Tuesday, March 17, 2009

The servants are getting uppity

If we are believe some of the more disingenuous europhiliacs – and indeed the BBC, if there is a difference - the EU commission is merely a "civil service" which serves the wishes of the member states.

Although only partly true – the commission is also part of the government of the EU – president José Manuel Barroso has absolutely no business delving in internal British politics, telling the world that Britain will lose influence in Europe if the Conservatives win the general election.

He was referring to Cameron's decision to pull his MEPs out of the EPP and, on a visit to Downing Street yesterday, said: "I regret that decision. My party is a member of the EPP and I regret this decision because in Europe [it is] the main political parties and the main political families that really shape the European agenda... Of course these are the most influential families in Europe."

To be fair to The Independent - which was amongst those who reported Barroso's statement, it got the point. It has published a leader opining that, whatever the merits, or otherwise, of the Conservative's move, "it is a move the Tories are entitled to make."

Thus it asks: "So what, therefore, can be the justification for Barroso, expressing his 'regret' over the move yesterday?" – the paper adding:

It is, to be blunt, none of Mr Barroso's business how a British party aligns itself in the European parliament. The fact that Mr Barroso made his politicised intervention after emerging from a meeting with Gordon Brown makes it all the more distasteful.

This sort of unwarranted interference merely feeds that suspicion that the European Union is a conspiracy of arrogant and unaccountable élites. Let the Commission president think more carefully before opening his mouth in future.
The only disagreement with that is the use of the word "suspicion". There is no suspicion about it. The European Union is a conspiracy of arrogant and unaccountable élites. Apart from that, the paper is spot-on.

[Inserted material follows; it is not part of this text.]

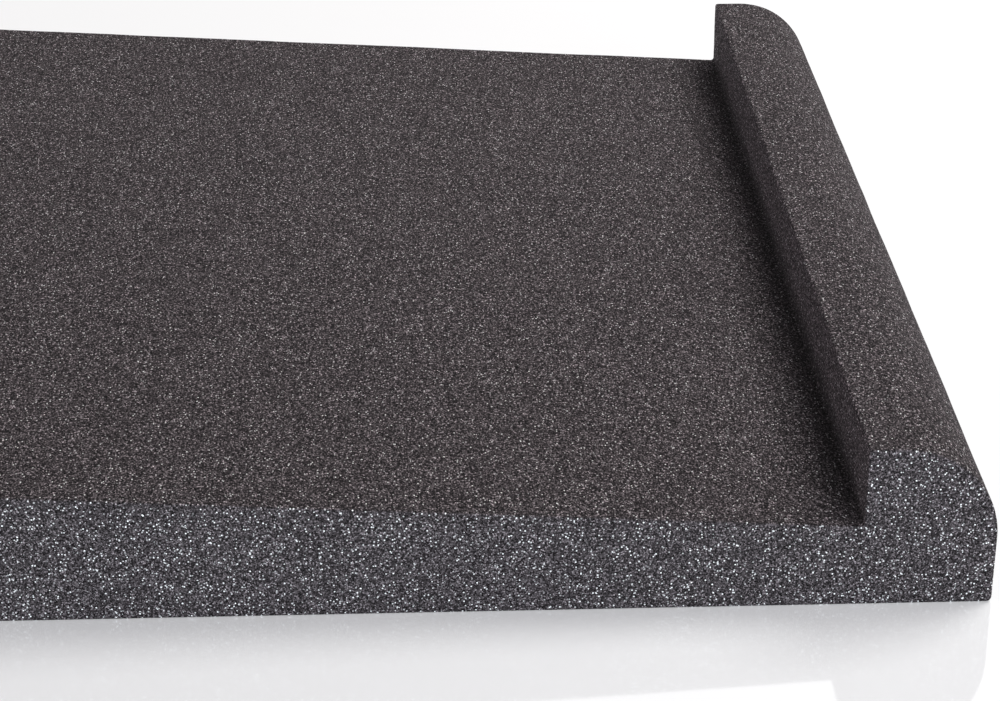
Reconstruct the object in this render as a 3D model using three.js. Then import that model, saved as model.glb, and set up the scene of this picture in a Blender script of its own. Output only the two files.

That, unfortunately, is not entirely true of Mr Cameron. Elsewhere, he was delivering his monthly press conference and, with the euro-elections in mind, he happily informed us that he believed "… we should be in the EU but we don't want to see further transfers of power from Westminster to Brussels. We think that process of integration has gone too far already."

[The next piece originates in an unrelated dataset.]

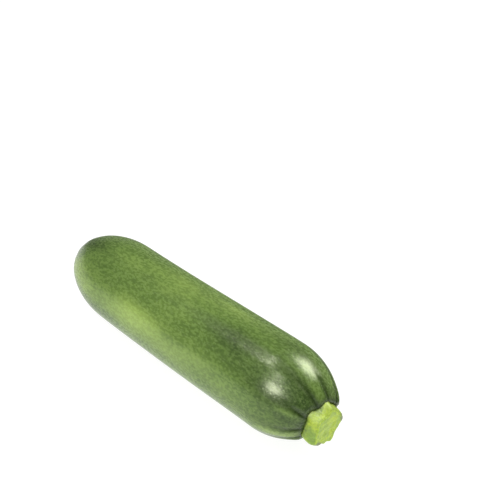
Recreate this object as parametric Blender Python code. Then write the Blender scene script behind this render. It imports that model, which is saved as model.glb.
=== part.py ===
"""A picked zucchini with its cut stem, lying on the small flat spot under it.

The fruit lies along X with its stem end at +X, and +Z is up.  Both pieces start
as primitives, and each point is then moved to its place on the real form by the
rule in its function's docstring.  Lengths are in metres, angles in radians.
An angle round the fruit runs from +Y towards +Z.
"""
from math import acos, atan2, cos, exp, pi, radians, sin, sqrt

import bmesh
import bpy
from mathutils import Vector

# The fruit's body. Its full length runs to the point where the shoulder would
# close if the stem weren't there, and x = 0 is the middle of that length.
FULL_LENGTH = 0.2026
BLOSSOM_RADIUS = 0.0241
SHOULDER_RADIUS = 0.0259
BLOSSOM_CAP_LENGTH = 0.0396
BLOSSOM_CAP_POWER = 0.50
SHOULDER_CAP_LENGTH = 0.0407
SHOULDER_CAP_POWER = 0.87
FLAT_SPOT_DEPTH = 0.0005

# The centre line bows a little to one side along the whole fruit. From the
# start of the droop, a share of the length, it also moves by the droop's two
# amounts until the seat, and the sections lean by the tilt.
SIDE_BOW = 0.0017
DROOP_START = 0.72
DROOP_POWER = 2.5
DROOP_SIDE = -0.0010
DROOP_DOWN = -0.0024
SEAT_TILT = 0.20
SEAT_TILT_TOWARDS = radians(108.0)

# Ten shallow grooves along the skin, deepest on the shoulder
GROOVES = 10
GROOVE_SHARPNESS = 3
GROOVE_DEPTH_SHOULDER = 0.0011
GROOVE_DEPTH_BODY = 0.00015
GROOVE_DEPTH_BLOSSOM = 0.0004
GROOVE_REACH = 0.024

# The scar of the blossom: a shallow ring round a small button
SCAR_RADIUS = 0.0052
SCAR_WIDTH = 0.0012
SCAR_DEPTH = 0.0006

# The seat that the stem grows from, a little below the lip of the skin
SEAT_X = 0.0890
SEAT_RECESS = 0.0010
SEAT_RADIUS = 0.0128
GAP = 0.0003

# The stem: five ridges, flared at its foot and its cut end, the rim just rounded
STEM_RIDGES = 5
STEM_RIDGE_HEIGHT = 0.11
STEM_HEIGHT_TO_WIDTH = 0.90
STEM_TURN = radians(-5.0)
STEM_END_X = 0.0966
STEM_FOOT_DOWN = -0.0008
STEM_END_SIDE = -0.0006
STEM_END_DOWN = -0.0018
STEM_END_TILT = 0.04
STEM_FOOT_RADIUS = 0.0111
STEM_WAIST_RADIUS = 0.0104
STEM_END_RADIUS = 0.0111
STEM_FOOT_POWER = 3
STEM_END_POWER = 2
STEM_RIM_ROUNDING = 0.0006
STEM_RIM_POWER = 14

# Mesh divisions
FRUIT_SEGMENTS = 80
FRUIT_RINGS = 44
SEAT_RINGS = 3
FIRST_RING_ANGLE = radians(25.0)
STEM_SEGMENTS = 60
STEM_LEVELS = 6
STEM_LEVEL_CROWDING = 1.8


def clear_scene():
    """Remove every object of the scene that the file opened with."""
    for thing in list(bpy.data.objects):
        bpy.data.objects.remove(thing, do_unlink=True)


def along(x):
    """Share of the full length at x: 0 at the blossom end, 1 at the stem end."""
    return x / FULL_LENGTH + 0.5


def droop(x):
    """0 until the droop starts, and then a power curve that reaches 1 at the seat."""
    share = (along(x) - DROOP_START) / (along(SEAT_X) - DROOP_START)
    return max(share, 0) ** DROOP_POWER


def full_radius(x):
    """Radius of the body at x before its ends round off, growing to the stem."""
    return BLOSSOM_RADIUS + (SHOULDER_RADIUS - BLOSSOM_RADIUS) * along(x)


def body_radius(x):
    """Full radius times what each rounded end leaves of it.

    An end leaves 1 - (share of the way into the cap) squared, to the cap's power.
    """
    from_blossom = x + FULL_LENGTH / 2
    from_stem = FULL_LENGTH / 2 - x
    into_blossom = min(max(1 - from_blossom / BLOSSOM_CAP_LENGTH, 0), 1)
    into_shoulder = min(max(1 - from_stem / SHOULDER_CAP_LENGTH, 0), 1)
    blossom_cap = (1 - into_blossom ** 2) ** BLOSSOM_CAP_POWER
    shoulder_cap = (1 - into_shoulder ** 2) ** SHOULDER_CAP_POWER
    return full_radius(x) * blossom_cap * shoulder_cap


def centre_line(x):
    """Centre of the section at x: a parabola to the side, and the droop.

    The underside stays level, so the centre rises as the body gets thicker.
    """
    parabola = (2 * along(x) - 1) ** 2
    y = SIDE_BOW * parabola + DROOP_SIDE * droop(x)
    z = full_radius(x) - FLAT_SPOT_DEPTH + DROOP_DOWN * droop(x)
    return Vector((x, y, z))


def groove_depth(x):
    """Depth of a groove at x: the body's, and more towards each end as a bell curve."""
    to_stem = (SEAT_X - x) / GROOVE_REACH
    to_blossom = (x + FULL_LENGTH / 2) / GROOVE_REACH
    depth = GROOVE_DEPTH_BODY
    depth += (GROOVE_DEPTH_SHOULDER - GROOVE_DEPTH_BODY) * exp(-to_stem ** 2)
    depth += (GROOVE_DEPTH_BLOSSOM - GROOVE_DEPTH_BODY) * exp(-to_blossom ** 2)
    return depth


def groove(angle):
    """1 in the bottom of a groove, falling to 0 half-way to the next."""
    return ((1 + cos(GROOVES * angle)) / 2) ** GROOVE_SHARPNESS


def fruit_station(ring):
    """Place x and radius of a ring, counted from the middle of the stem's seat.

    The first rings lie on the seat's floor, the next is its lip, and the rest
    follow the body with their x spaced as the cosine of an even angle.
    """
    if ring <= SEAT_RINGS:
        return SEAT_X - SEAT_RECESS, SEAT_RADIUS * ring / SEAT_RINGS
    lip_ring = SEAT_RINGS + 1
    share = (ring - lip_ring) / (FRUIT_RINGS - lip_ring)
    angle = FIRST_RING_ANGLE + (pi - FIRST_RING_ANGLE) * share
    reach = (SEAT_X + FULL_LENGTH / 2) / (1 + cos(FIRST_RING_ANGLE))
    x = reach * (1 + cos(angle)) - FULL_LENGTH / 2
    return x, body_radius(x)


def lean(tilt, side, up):
    """How far ahead of its centre a leaning section lies at a point beside the centre."""
    return tilt * (side * cos(SEAT_TILT_TOWARDS) + up * sin(SEAT_TILT_TOWARDS))


def fruit_point(ring, angle):
    """Point of the fruit's skin on a ring at an angle round it.

    The radius loses the groove's depth, the blossom end is pressed in by a bell
    curve round the scar's ring, the sections lean towards the seat, and nothing
    reaches below the flat spot.
    """
    x, radius = fruit_station(ring)
    centre = centre_line(x)
    if ring > SEAT_RINGS:
        radius -= groove_depth(x) * groove(angle) * radius / full_radius(x)
    if x < BLOSSOM_CAP_LENGTH - FULL_LENGTH / 2:
        x += SCAR_DEPTH * exp(-((radius - SCAR_RADIUS) / SCAR_WIDTH) ** 2)
        tilt = 0
    elif ring > SEAT_RINGS:
        tilt = SEAT_TILT * droop(x)
    else:
        tilt = SEAT_TILT
    side = radius * cos(angle)
    up = radius * sin(angle)
    return Vector((x + lean(tilt, side, up), centre.y + side, max(centre.z + up, 0)))


def stem_radius(share):
    """Mean radius at a share of the stem's length: flared foot, waist, cut end."""
    flare = (STEM_FOOT_RADIUS - STEM_WAIST_RADIUS) * (1 - share) ** STEM_FOOT_POWER
    spread = (STEM_END_RADIUS - STEM_WAIST_RADIUS) * share ** STEM_END_POWER
    rounding = STEM_RIM_ROUNDING * share ** STEM_RIM_POWER
    return STEM_WAIST_RADIUS + flare + spread - rounding


def stem_point(level, angle, out):
    """Point of the stem at a level 0 to 1, at an angle, and a share out from its middle.

    The section is a circle, a little less high than wide, with a cosine wave of
    five ridges. Its centre and its lean go evenly from the seat's to the cut
    end's, and the levels crowd towards the cut end by a power curve.
    """
    share = 1 - (1 - level) ** STEM_LEVEL_CROWDING
    foot = centre_line(SEAT_X - SEAT_RECESS)
    foot_x = SEAT_X - SEAT_RECESS + GAP
    wave = 1 + STEM_RIDGE_HEIGHT * cos(STEM_RIDGES * (angle - STEM_TURN))
    radius = stem_radius(share) * wave * out
    side = STEM_END_SIDE * share + radius * cos(angle)
    up = STEM_FOOT_DOWN + STEM_END_DOWN * share
    up += STEM_HEIGHT_TO_WIDTH * radius * sin(angle)
    tilt = SEAT_TILT + (STEM_END_TILT - SEAT_TILT) * share
    x = foot_x + (STEM_END_X - foot_x) * share + lean(tilt, side, up)
    return Vector((x, foot.y + side, foot.z + up))


def new_piece(name, mesh_data, material, collection, parent):
    """Make an object of a finished bmesh, smooth shaded, in the fruit's collection."""
    mesh = bpy.data.meshes.new(name)
    mesh_data.to_mesh(mesh)
    mesh_data.free()
    mesh.shade_smooth()
    mesh.materials.append(material)
    piece = bpy.data.objects.new(name, mesh)
    piece.parent = parent
    collection.objects.link(piece)
    return piece


def plain_material(name, colour, roughness):
    """A Principled BSDF with one colour."""
    material = bpy.data.materials.new(name)
    material.use_nodes = True
    shader = material.node_tree.nodes["Principled BSDF"]
    shader.inputs["Base Color"].default_value = (*colour, 1)
    shader.inputs["Roughness"].default_value = roughness
    shader.inputs["Metallic"].default_value = 0
    return material


def make_fruit(collection, parent):
    """The fruit: a sphere whose rings are sent to the stations of the body."""
    skin = bmesh.new()
    bmesh.ops.create_uvsphere(skin, u_segments=FRUIT_SEGMENTS, v_segments=FRUIT_RINGS, radius=1)
    for vert in skin.verts:
        polar = acos(min(max(vert.co.z, -1), 1))
        ring = round(polar / pi * FRUIT_RINGS)
        vert.co = fruit_point(ring, atan2(vert.co.y, vert.co.x))
    material = plain_material("zucchini_skin", (0.105, 0.175, 0.045), 0.4)
    return new_piece("fruit", skin, material, collection, parent)


def make_stem(collection, parent):
    """The stem: a cylinder whose wall is divided and then given its ridges."""
    block = bmesh.new()
    bmesh.ops.create_cone(
        block, cap_ends=True, cap_tris=True, segments=STEM_SEGMENTS, radius1=1, radius2=1, depth=1
    )
    wall = [edge for edge in block.edges if edge.verts[0].co.z * edge.verts[1].co.z < 0]
    bmesh.ops.subdivide_edges(block, edges=wall, cuts=STEM_LEVELS - 1, use_grid_fill=True)
    for vert in block.verts:
        out = sqrt(vert.co.x ** 2 + vert.co.y ** 2)
        vert.co = stem_point(vert.co.z + 0.5, atan2(vert.co.y, vert.co.x), out)
    material = plain_material("cut_stem", (0.42, 0.55, 0.09), 0.55)
    return new_piece("stem", block, material, collection, parent)


def stand_on_origin(root, pieces):
    """Move the root so that the bottom centre of the pieces' box is the origin."""
    points = [vert.co for piece in pieces for vert in piece.data.vertices]
    middle_x = (min(p.x for p in points) + max(p.x for p in points)) / 2
    middle_y = (min(p.y for p in points) + max(p.y for p in points)) / 2
    lowest = min(p.z for p in points)
    root.location = (-middle_x, -middle_y, -lowest)


clear_scene()
zucchini = bpy.data.collections.new("zucchini")
bpy.context.scene.collection.children.link(zucchini)
root = bpy.data.objects.new("zucchini_root", None)
zucchini.objects.link(root)
fruit = make_fruit(zucchini, root)
stem = make_stem(zucchini, root)
stand_on_origin(root, [fruit, stem])
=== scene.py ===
"""A picked zucchini with its cut stem, lying on a pale floor in soft studio light.

Lengths are in metres and angles in radians. An angle round the fruit runs from +Y
towards +Z. The pieces are worked out with x = 0 at the middle of the fruit's full
length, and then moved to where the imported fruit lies.
"""
from math import cos, pi, radians, sin

import bpy
import numpy as np
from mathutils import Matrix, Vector


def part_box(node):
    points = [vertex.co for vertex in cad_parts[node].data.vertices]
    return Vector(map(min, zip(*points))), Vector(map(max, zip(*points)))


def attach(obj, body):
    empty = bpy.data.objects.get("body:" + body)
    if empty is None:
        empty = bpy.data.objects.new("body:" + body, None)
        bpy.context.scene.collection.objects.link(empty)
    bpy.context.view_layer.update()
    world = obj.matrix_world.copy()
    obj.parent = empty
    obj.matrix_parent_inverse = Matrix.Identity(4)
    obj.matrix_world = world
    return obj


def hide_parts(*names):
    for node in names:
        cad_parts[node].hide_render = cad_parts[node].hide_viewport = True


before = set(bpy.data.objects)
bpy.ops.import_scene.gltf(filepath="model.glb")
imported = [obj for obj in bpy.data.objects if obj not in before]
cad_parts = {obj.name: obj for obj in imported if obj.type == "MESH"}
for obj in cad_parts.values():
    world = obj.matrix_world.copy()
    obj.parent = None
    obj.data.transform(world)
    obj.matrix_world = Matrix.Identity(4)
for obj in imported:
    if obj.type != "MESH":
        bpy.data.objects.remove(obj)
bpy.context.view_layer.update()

# The fruit
# One grown body under a thin waxy skin. It is a little thicker towards the stem,
# bows to one side, and its ten low ribs end in creases round the stem. The skin
# closes over the foot of the stem, and a small dry scar marks the blossom end.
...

Leaving aside the declaration of love of the construct, we wonder whether Mr Cameron really knows what he is talking about or understands what he is saying. No doubt he had in mind the constitutional Lisbon treaty, but he has rather a one dimensional view of the EU if that was all he had in mind.

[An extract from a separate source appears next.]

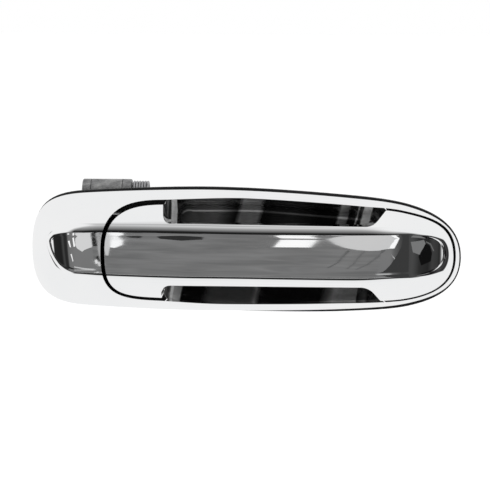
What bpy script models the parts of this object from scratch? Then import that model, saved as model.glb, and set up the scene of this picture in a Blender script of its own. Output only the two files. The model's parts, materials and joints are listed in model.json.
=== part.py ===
"""Exterior pull-type door handle for a right-hand front door, as an assembly of its real pieces.

Frame: +X towards the hinge end, +Z up, -Y outwards. The door skin's outer face is the plane y = 0.
All dimensions below are in millimetres, and each solid is written in metres.
"""

import math

import bmesh
import bpy
from mathutils import Matrix, Vector

MM = 0.001

# Free edge nodes: x, z, direction of travel in degrees, handle length before, handle length after.
# Every loop runs clockwise as seen from outside the door, starting at the latch end.
RIM = [
    (-110.3, 1.2, 90, 19.5, 20),
    (-84, 30.0, 4, 20, 12),
    (-22, 32.1, 0, 22, 24),
    (54, 28.3, -5, 24, 10),
    (84, 24.0, -16, 9, 16),
    (110.3, -2.3, -90, 14.8, 14),
    (84, -26.5, 193, 17, 9),
    (54, -29.6, 183, 10, 24),
    (-22, -30.7, 180, 24, 22),
    (-84, -28.3, 176, 12, 19),
]
BAND_FOOT = [
    (-101.0, 6.8, 95, 10, 3.0),
    (-86, 15.7, 1, 8.5, 14),
    (-22, 15.4, -1, 20, 24),
    (54, 15.0, 0, 24, 10),
    (88, 14.2, -5, 10, 11),
    (105, 0.3, -91, 9, 8),
    (88, -12.8, 184, 11, 10),
    (54, -14.4, 180, 10, 24),
    (-22, -14.0, 180, 24, 20),
    (-86, -12.4, 178, 14, 5),
]
BAND_EDGE = [
    (-98.4, 6.0, 99, 9, 2.4),
    (-86, 10.9, 1, 8, 14),
    (-22, 10.8, -1, 20, 24),
    (54, 10.5, 0, 24, 10),
    (86, 11.2, -1, 10, 11),
    (102, 0.8, -92, 8, 6),
    (86, -9.2, 182, 11, 10),
    (54, -10.1, 180, 10, 24),
    (-22, -9.7, 180, 24, 20),
    (-86, -8.2, 178, 14, 4.5),
]
POCKET = [
    (-72.6, 2.0, 90, 22, 19),
    (-44, 27.2, 1, 20.5, 12),
    (2, 28.1, -2, 14, 15),
    (60, 24.5, -5, 15, 8),
    (82, 22.2, -12, 8, 18),
    (108.4, -1.0, -90, 14.5, 13),
    (82, -24.1, 189, 18, 8),
    (40, -25.9, 182, 14, 14),
    (-10, -26.6, 180, 14, 14),
    (-46, -24.8, 178, 12, 21),
]
GRIP = [
    (-70.5, 2.0, 90, 21, 17.5),
    (-42, 25.0, 1, 20.5, 12),
    (2, 26.2, -2, 14, 15),
    (60, 23.5, -5, 15, 8),
    (82, 21.2, -12, 8, 17),
    (107.2, -1.0, -90, 14, 12.5),
    (82, -23.1, 189, 17, 8),
    (40, -24.9, 182, 14, 14),
    (-10, -25.0, 180, 14, 14),
    (-46, -22.9, 178, 12, 20),
]
# How far the black base stands out past the bezel's rim at each node of RIM.
BASE_PROUD = [-0.2, 0.9, 1.1, 1.0, 0.8, 0.5, 1.0, 0.8, -0.1, -0.3]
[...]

Treaties are in a sense enabling acts. Although they give greater powers or "competences" to the EU, the greater part of the integration process occurs when the commission uses those powers to proposes new policy initiatives and legislation, which are then approved. Thus, there is plenty of scope for futher integration under existing treaties.

If Mr Cameron means what he says about the process of integration having gone too far already, then he should pledge to block any new policy and any new legislation emanating from Brussels. Of course, no Tory government will do this – and nor could it. Much of the legislation is approved under qualified majority voting, or under delegated powers using already approved directive.

Thus, whether or not Barroso thinks that we will be "more isolated" under the Conservatives, the one thing of which we can be assured is that it will make very little difference. The process of integration will carry on regardless whoever is in office.